Newly publicized results in the journal ASN Neuro established the use of a particular pathway involved in the onset of seizures among patients with multiple sclerosis.
Initiated at the University of California, Riverside, the study involved the examination of 28 postmortem brain tissue samples from a couple of multiple sclerosis patients with a history of seizures and the majority of which had never experienced seizures.
The samples were of the hippocampal region of the brain and it was determined that astrocytes identified in the samples of multiple sclerosis patients with seizures were similar to those observed in epileptic brains, according to the findings.

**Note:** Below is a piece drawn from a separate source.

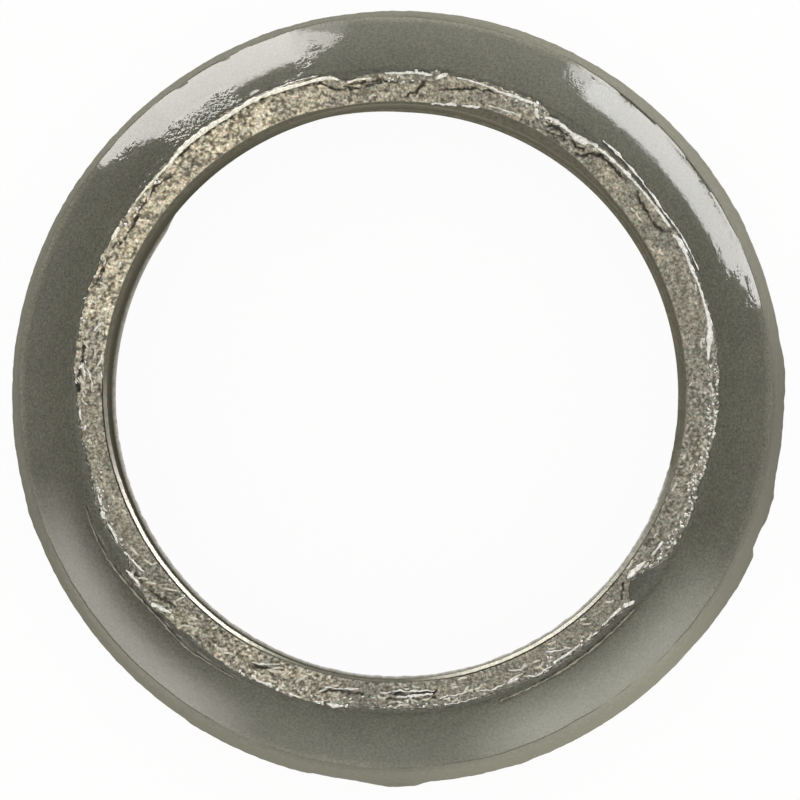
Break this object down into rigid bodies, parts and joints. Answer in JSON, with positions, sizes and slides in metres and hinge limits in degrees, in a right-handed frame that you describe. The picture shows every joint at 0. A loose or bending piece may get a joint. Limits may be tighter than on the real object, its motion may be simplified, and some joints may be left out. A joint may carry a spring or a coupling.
{
  "type": "exhaust gasket",
  "caption": "Pressed wire-mesh and graphite ring gasket with a spherical seat, for sealing a slip joint in an exhaust pipe.",
  "frame": {"origin": "centre of the wide base, on the bore axis", "axes": "+Z along the bore axis from the wide base to the narrow rough face; +X and +Y are right and up in the picture"},
  "size_m": [0.0702, 0.0704, 0.015],
  "materials": {
    "pressed_mesh": "satin, burnished on the seat and rough on the narrow face"
  },
  "bodies": {
    "root": {"gasket_ring": "pressed_mesh"}
  },
  "joints": []
}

“Here, we examine astrocyte dysfunction in a cohort of postmortem hippocampal tissue from MS patients with and without seizures obtained from the NIH NeuroBioBank/Human Brain & Spinal Fluid Resource Center (HBSFRC) brain bank at the University of California Los Angeles (UCLA),” the findings state.
“We examined expression of astrocyte-derived molecules involved in homeostatic neuronal excitability that are impacted in epilepsy as well as demyelination extent,” it also reads.
“These targets include the water channel AQP4, the relevance of which is noted above, the primary synaptic glutamate transporter in the adult mammalian CNS, excitatory amino acid transporter (EAAT)2, and the primary astrocyte-expressed gap junction component protein, connexin (CX)43.”
The results of their new findings provide a more clear understanding of how seizures develop in patients with multiple sclerosis, leading to the potential for more efficient therapies in the near future.